Among those companies that had been rumoured to go public this year are brewery group BrewDog and sportswear brand Gymshark.

But Yeaman expects, for the rest of 2022, investor appetite for IPOs will remain low, and that prospective sellers “might also be put off by declining ratings”.

Open for business?

Given that Penny also believes the market “is pretty much shut for IPOs”, what does that mean for companies which had planned to list this year?

He remarks that the pricing conditions will make it “fairly prohibitive” and suggests that, for companies, “it’s almost a sign of weakness that they would present themselves to the market now”.

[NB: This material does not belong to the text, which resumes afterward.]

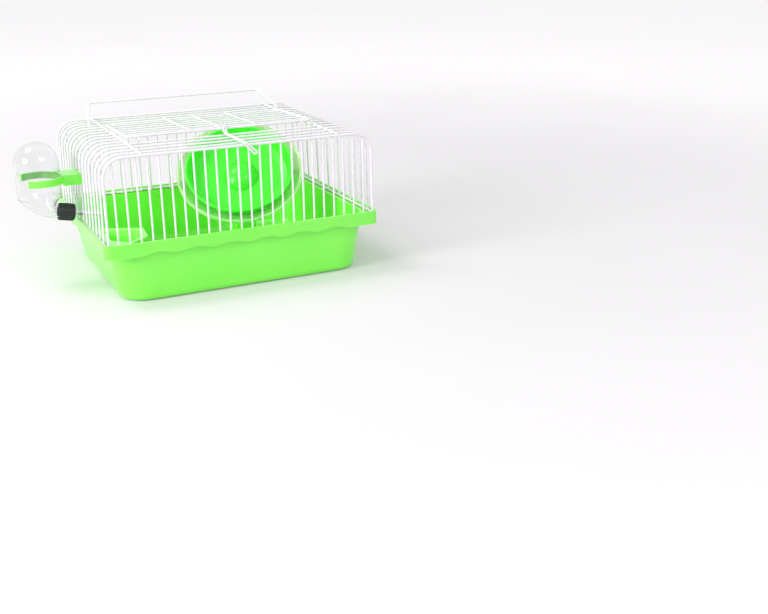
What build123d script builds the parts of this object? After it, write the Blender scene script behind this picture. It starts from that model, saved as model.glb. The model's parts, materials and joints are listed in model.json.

But Jourdan believes the factors that combined last year – “peak margins, peak growth, peak optimism, ultra-low interest rates” – to create “a recipe for massive overpricing”, have not carried over into 2022, which might mean the numbers are more “realistic”.

“So, companies that compete in this market will be resilient and they’ll be hopefully good investments,” he adds.

It seems some companies need convincing though. Jourdan remarks that with the issues in the IPO market not likely to be solved “overnight”, delaying listing plans and opting to raise money in the private market first might not be the solution.

“I would encourage them just to do the deal that works for the public market as it is now, rather than sort of hoping it all improves and coming back later,” he says.